Petra bukan hanya sekadar kota yang dipahat. Di ketinggian 1.350 meter di atas permukaan laut, menjulang Gunung Harun (Jabal Harun), tempat yang diyakini sebagai makam Nabi Harun, saudara Nabi Musa. Sebuah masjid berkubah putih yang dibangun pada abad ke-14 menjadi penanda spiritual yang dapat terlihat dari kejauhan, menambah aura sakral pada lanskap yang sudah begitu agung ini.

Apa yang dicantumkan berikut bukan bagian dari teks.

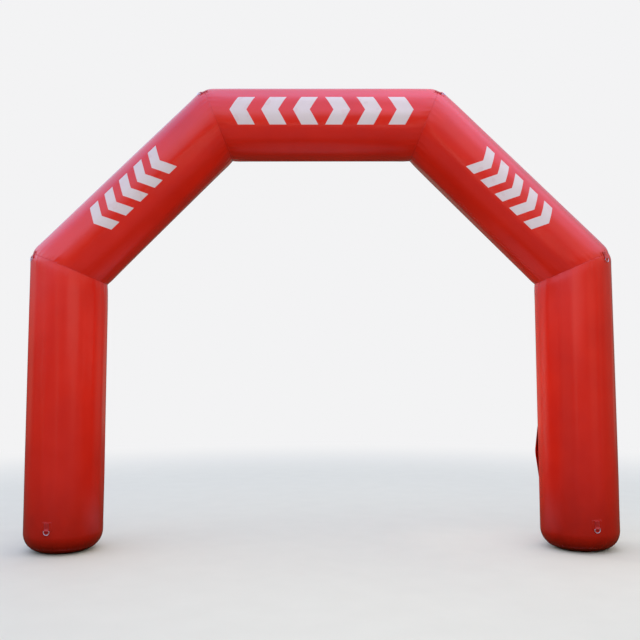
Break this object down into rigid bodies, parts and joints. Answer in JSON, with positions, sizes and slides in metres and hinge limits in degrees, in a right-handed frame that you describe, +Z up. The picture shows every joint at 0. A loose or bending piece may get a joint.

Kini, sebagai Situs Warisan Dunia UNESCO dan salah satu dari Tujuh Keajaiban Dunia Baru, Petra berdiri dengan megah dan penuh martabat. Ia adalah bukti abadi tentang bagaimana manusia dapat berharmoni dengan alam, mengukir sejarah dalam batu, dan meninggalkan warisan yang terus memukau setiap mata yang memandang. Setiap lekuk pahatannya bukan hanya cerita tentang masa lalu, tetapi sebuah puisi abadi tentang ketahanan dan keindahan peradaban manusia.